Publicly Available Sources

# Example: Using public MLS feeds instead
import requests

# Many counties provide public property records
public_records_url = "https://county-recorder.gov/api/properties"
response = requests.get(public_records_url, params={'address': address})

Compliant Data Collection

Manual research: Small-scale data gathering for legitimate research
Public records requests: Official channels for property information
Licensed data providers: Commercial real estate data services

Best Practices for Developers

If You Must Collect Real Estate Data

Seek legal counsel before implementing any data collection
Use official APIs and partnerships when available
Respect robots.txt and crawl delays
Implement proper attribution for any permitted data use
Consider public alternatives like government databases

Technical Recommendations

# Always check robots.txt first
import urllib.robotparser

rp = urllib.robotparser.RobotFileParser()
rp.set_url("https://zillow.com/robots.txt")
rp.read()
can_fetch = rp.can_fetch("*", "/property/123")

Conclusion

Zillow scraping faces substantial legal, technical, and ethical barriers that make it impractical and risky for most developers. The platform's sophisticated anti-bot measures, combined with strict legal protections, create significant compliance challenges.
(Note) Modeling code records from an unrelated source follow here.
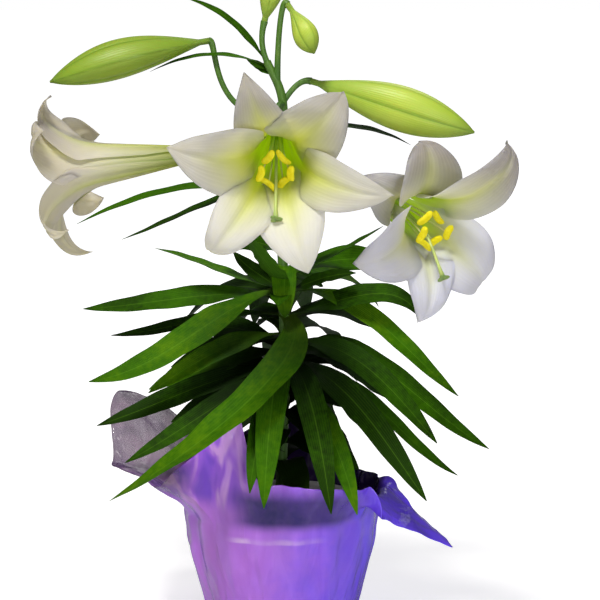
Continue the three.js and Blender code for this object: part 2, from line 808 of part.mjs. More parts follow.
// A line from the bottom of the tube. It spreads away from the axis at an angle round it, and its end sags.
function sagging({ reach, sag, spread, angle, foot, ease }) {
  const points = [];
  for (let i = 0; i <= 4; i++) {
    const share = i / 4;
    const out = foot + (spread - foot) * share ** ease;
    points.push([
      out * Math.cos(angle),
      out * Math.sin(angle) - sag * share ** ease,
      tubeFloor + share * (reach - tubeFloor),
    ]);
  }
  return new THREE.CatmullRomCurve3(points.map(vector));
}

// Six filaments on a ring at the bottom of the tube, each with an anther across its end.
function makeStamens() {
  const { reach, spread, sag, radius, anther, ring } = stamen;
  const [inside, outside] = [ring.radius - ring.wall / 2, ring.radius + ring.wall / 2];
  const section = [[inside, 0], [outside, 0], [outside, ring.height], [inside, ring.height], [inside, 0]];
  const pieces = [turned(section, ring.sides).translate(0, 0, tubeFloor)];
  for (let i = 0; i < 6; i++) {
    const curve = sagging({
      reach: reach + 4 * Math.cos(2 * i),
      sag,
      spread,
      angle: radians(60 * i),
      foot: ring.radius,
      ease: 2.5,
    });
    pieces.push(bar(curve, () => radius, 3, 3));
    const end = curve.getPoint(1);
    const lying = heading(60 * i + 90 + 9 * Math.sin(4 * i), 12 * Math.cos(5 * i));
    const half = anther.length / 2;
    const antherLine = new THREE.LineCurve3(
      end.clone().addScaledVector(lying, -half),
      end.clone().addScaledVector(lying, half),
    );
    pieces.push(bar(antherLine, (share) => anther.radius * Math.max(Math.sin(Math.PI * share), 0.3), 4, 3));
  }
  return fuse(pieces);
}

// The ovary, the style that hangs out past the stamens, and its three-lobed stigma.
function makePistil() {
  const { ovary, styleRadius, reach, sag, stigma } = pistil;
  const curve = sagging({ reach, sag, spread: 0, angle: 0, foot: 0, ease: 4 });
  const style = bar(curve, (share) => (share < ovary.length / reach ? ovary.radius : styleRadius), 5, 8);
  const lobes = [0, 1, 2].map((i) => {
    const lobe = new THREE.SphereGeometry(stigma.lobe, 6, 4).scale(1, 1, 0.7);
    const out = heading(120 * i + 90, 0).multiplyScalar(stigma.circle);
    return lobe.translate(out.x, out.y - sag, reach + 0.5);
  });
  return fuse([style, ...lobes]);
}

// A group whose +Z looks along the bloom's axis, with its +Y as near upright as that allows.
function bloomFrame({ base, faces }) {
  const axis = heading(faces.bearing, faces.pitch);
  const across = new THREE.Vector3(-axis.y, axis.x, 0).normalize();
  const up = new THREE.Vector3().crossVectors(axis, across);
  const frame = new THREE.Group();
  frame.quaternion.setFromRotationMatrix(new THREE.Matrix4().makeBasis(across, up, axis));
  frame.position.set(...base);
  return frame;
}

function named(name, geometry, material) {
  const mesh = new THREE.Mesh(geometry, material);
  mesh.name = name;
  return mesh;
}

function makeLeafyStem() {
  const pieces = [bar(stemCurve, stemRadiusAt, stem.sides, stem.steps)];
  leafSpecs().forEach((spec) => pieces.push(makeLeaf(spec)));
  for (const { base, faces, stalk: path } of Object.values(blooms)) {
    pieces.push(makeStalk(path, vector(base), heading(faces.bearing, faces.pitch)));
  }
  for (const spec of Object.values(buds)) {
    pieces.push(makeStalk(spec.stalk, vector(spec.base), budFacing(spec)));
  }
  return fuse(pieces);
}

const lily = new THREE.Group();

const bulbMesh = named("bulb", makeBulb(), materials.bulb);
bulbMesh.position.z = bulb.floor;
const filledPot = new THREE.Group();
filledPot.position.z = potFoot;
filledPot.add(named("nursery_pot", makePot(), materials.potPlastic));
filledPot.add(named("soil", makeSoil(), materials.soil), bulbMesh);
lily.add(filledPot);
lily.add(named("film_cover", makeFilm(), materials.film));
lily.add(named("leafy_stem", makeLeafyStem(), materials.foliage));

for (const [side, spec] of Object.entries(blooms)) {
  const frame = bloomFrame(spec);
  frame.add(named(`bloom_${side}`, makeBloom(spec), materials.petals));
  frame.add(named(`stamens_${side}`, makeStamens(), materials.stamens));
  frame.add(named(`pistil_${side}`, makePistil(), materials.pistil));
  lily.add(frame);
}
for (const [place, spec] of Object.entries(buds)) {
  lily.add(named(`bud_${place}`, makeBud(spec), materials.buds));
}

export default lily;
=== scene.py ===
import math

import bmesh
import bpy
import numpy as np
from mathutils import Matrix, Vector


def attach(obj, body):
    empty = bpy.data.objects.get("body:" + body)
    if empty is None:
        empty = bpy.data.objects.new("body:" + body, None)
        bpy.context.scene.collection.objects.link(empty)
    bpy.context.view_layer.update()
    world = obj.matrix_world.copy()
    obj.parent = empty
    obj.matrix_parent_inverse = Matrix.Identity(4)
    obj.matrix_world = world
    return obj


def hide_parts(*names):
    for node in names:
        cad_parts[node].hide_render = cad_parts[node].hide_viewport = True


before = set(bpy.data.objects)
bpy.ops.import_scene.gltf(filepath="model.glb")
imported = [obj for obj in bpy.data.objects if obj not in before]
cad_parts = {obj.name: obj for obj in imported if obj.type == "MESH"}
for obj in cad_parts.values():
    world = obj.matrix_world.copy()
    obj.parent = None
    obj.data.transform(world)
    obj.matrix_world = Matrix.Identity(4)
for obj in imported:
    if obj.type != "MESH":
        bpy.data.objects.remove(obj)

for leftover in ("Cube", "Light", "Camera"):  # Blender's own opening scene
    if leftover in bpy.data.objects:
        bpy.data.objects.remove(bpy.data.objects[leftover])
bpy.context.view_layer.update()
print("frame loaded:", len(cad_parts), "nodes")

# Shapes are worked out in millimetres, +Z up, with the viewer at bearing -90. makeMesh and makePaths turn
# them into metres.
camera = {
    "stand": (15.6, -1477.2, 545.2),
    "lookAt": (15.6, 0, 284.7),
    "lens": 109.76,
    "sensor": 36,
    "clip": (0.05, 60),
}


# Adds an object to the scene.
def addObject(name, data):
    thing = bpy.data.objects.new(name, data)
    bpy.context.scene.collection.objects.link(thing)
    return thing


def aimAt(thing, point):
    thing.rotation_mode = "QUATERNION"
    thing.rotation_quaternion = (Vector(point) - thing.location).to_track_quat("-Z", "Y")


def placeCamera():
    data = bpy.data.cameras.new("camera")
    data.lens, data.sensor_width = camera["lens"], camera["sensor"]
    data.clip_start, data.clip_end = camera["clip"]
    stand = addObject("camera", data)
    stand.location = Vector(camera["stand"]) / 1000
    aimAt(stand, Vector(camera["lookAt"]) / 1000)
    bpy.context.scene.camera = stand


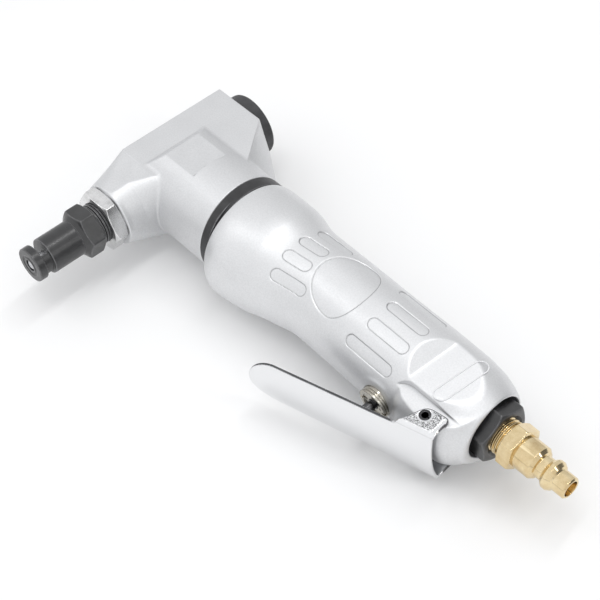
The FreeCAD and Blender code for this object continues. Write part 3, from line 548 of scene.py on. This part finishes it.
MATERIALS = {
    "head_casting": cast_aluminium("head_cast_metal", (0.735, 0.74, 0.75), (0.70, 0.705, 0.715), 0.46),
    "grip_casting": cast_aluminium("grip_cast_metal", (0.765, 0.77, 0.78), (0.735, 0.74, 0.75), 0.42),
    "dark_cap": black_oxide("cap_black", 0.50, 0.034, 0.2),
    "ring_black": black_oxide("ring_black", 0.42, 0.022, 0.25),
    "black_steel": black_oxide("black_steel", 0.31, 0.013, 0.3, 0.75),
    "pin_black": turned_metal("pin_dark_steel", (0.10, 0.10, 0.105), (0.05, 0.05, 0.052), 0.25),
    "stem_steel": turned_metal("stem_dark_steel", (0.14, 0.14, 0.145), (0.07, 0.07, 0.073), 0.2),
    "nut_steel": turned_metal(
        "nut_zinc", (0.84, 0.84, 0.84), (0.64, 0.64, 0.64), 0.16, stain=0.2, stain_tint=(0.2, 0.2, 0.2)
    ),
    "tool_steel": turned_metal("tool_steel", (0.60, 0.605, 0.62), (0.52, 0.525, 0.54), 0.28),
    "bearing_steel": turned_metal("bearing_steel", (0.68, 0.685, 0.70), (0.62, 0.625, 0.64), 0.18),
    "spring_steel": turned_metal("spring_steel", (0.55, 0.555, 0.57), (0.45, 0.455, 0.47), 0.3),
    "lever_chrome": chrome("lever_chrome"),
    "bushing_nickel": turned_metal(
        "bushing_nickel", (0.58, 0.56, 0.50), (0.40, 0.37, 0.32), 0.2,
        stain=0.55, stain_tint=(0.10, 0.085, 0.06),
    ),
    "brass": turned_metal(
        "plug_brass", (0.84, 0.70, 0.44), (0.66, 0.50, 0.27), 0.13, stain=0.12, stain_tint=(0.35, 0.22, 0.08)
    ),
    "bronze": turned_metal("sintered_bronze", (0.55, 0.38, 0.2), (0.42, 0.28, 0.14), 0.45),
    "seal_rubber": plain_rubber("seal_rubber", (0.012, 0.012, 0.012)),
    "vane_composite": plain_rubber("vane_composite", (0.22, 0.13, 0.07)),
}
SLOT_OF = {s["node"]: s["material_slot"] for s in frame["record"]["subparts"]}


def dress(obj, slot_name, body, *nodes):
    """Give a piece its material and its body, and hide the CAD nodes that it stands for."""
    obj.data.materials.clear()
    obj.data.materials.append(MATERIALS[slot_name])
    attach(obj, body)
    if nodes:
        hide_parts(*nodes)
    return obj


# ------------------------------------------------------------------ head casting
def head_nose(x, y, z):
    """Taper from the round seat of the nut to the block's square end; each quarter has its own rounding."""
    t = np.clip((y - NOSE_FACE_Y) / 15.8, 0.0, 1.3)
    s = np.minimum(t, 1.0)
    front = x < 0
    crown = (x >= 0) & (z > 0)
    reach = np.where(front, NOSE_R - 0.7 * s, NOSE_R + 1.1 * t)
    flat_z = NOSE_R + 1.8 * s
    start = smooth(t / 0.15)
    half_z = np.where(crown, flat_z + 0.7 * start, flat_z)
    low_r = np.where(front, NOSE_R - 10.6 * s ** 1.25, NOSE_R - 7.5 * t)
    low_r = np.maximum(np.minimum(low_r, np.minimum(reach, half_z) - 0.01), 0.7)
    radius = np.where(crown, NOSE_R + 2.0 * start - 9.2 * np.clip(t - 0.5, 0.0, 0.8), low_r)
    qx, qz = np.abs(x) - reach + radius, np.abs(z) - half_z + radius
    d = np.sqrt(np.maximum(qx, 0) ** 2 + np.maximum(qz, 0) ** 2) + np.minimum(np.maximum(qx, qz), 0) - radius
    d = smax(d, z - flat_z, 0.15)
    return smax(d * 0.95, NOSE_FACE_Y - y, 0.6)


# bores about the grip's axis: radius, from x, to x
HEAD_BORES = [
    (8.4, 0.0, 14.0), (14.0, 13.0, 21.0), (9.0, 20.0, 28.0), (15.6, 27.2, 60.0), (17.05, 33.0, 60.0),
]


def head_field(x, y, z):
    az = np.abs(z)
    # block and the web that runs back to the barrel
    edge_x = 11.5 + (BLOCK_BACK_Y - y) * 0.745
    ridge_x = 16.2 + (BLOCK_BACK_Y - y) * 1.53
    toward_ridge = 1 - np.minimum(az, BLOCK_HALF) / BLOCK_HALF
    web_x = np.minimum(edge_x + (ridge_x - edge_x) * toward_ridge, 36.0)
    body = np.maximum((x - web_x) * 0.66, -6.0 - y)
    body = smin(body, np.maximum(x - 4.0, -15.2 - y), 0.1)
    body = smax(body, az - BLOCK_HALF, 0.25)
    body = smax(body, -11.3 - x, 0.8)
    body = smax(body, y - BLOCK_BACK_Y, 0.5)
    nose = np.maximum(head_nose(x, y, z), y + 10.0)
    casting = np.minimum(body, nose)
    # barrel with its sloped start and the small flat on each side
    r = np.sqrt(y * y + z * z)
    ramp = (az - 13.0 - x * 0.93) * 0.732
    barrel = smax(r - BARREL_R, ramp, 0.5)
    flat_cut = np.maximum(np.maximum(17.75 - az, x - 20.6), np.abs(y) - 9.0)
    barrel = smax(barrel, -flat_cut, 0.12)
    barrel = np.maximum(barrel, -2.0 - x)
    fillet = 0.35 + 0.6 * smooth((-y - 10.0) / 5.0) + 0.5 * smooth((y - 8.0) / 5.0)
    casting = smin(casting, barrel, fillet)
    casting = smax(casting, x - HEAD_END_X, 0.35)
    # bores
    ry = np.sqrt(x * x + z * z)
    casting = smax(casting, -np.maximum(ry - 8.05, -27.4 - y), 0.05)
    casting = smax(casting, -np.maximum(ry - 7.75, y + 20.0), 0.05)
    casting = smax(casting, -np.maximum(ry - 9.8, 26.0 - y), 0.1)
    for radius, x0, x1 in HEAD_BORES:
        casting = np.maximum(casting, -np.maximum(r - radius, slab(x, x0, x1)))
    return casting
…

Recommended approach: Instead of attempting to scrape Zillow, consider: - Licensed MLS data providers - Public property record databases - Official real estate APIs - Partnership opportunities with established platforms

Before pursuing any real estate data collection, consult with legal professionals familiar with intellectual property and data privacy law to ensure full compliance with applicable regulations.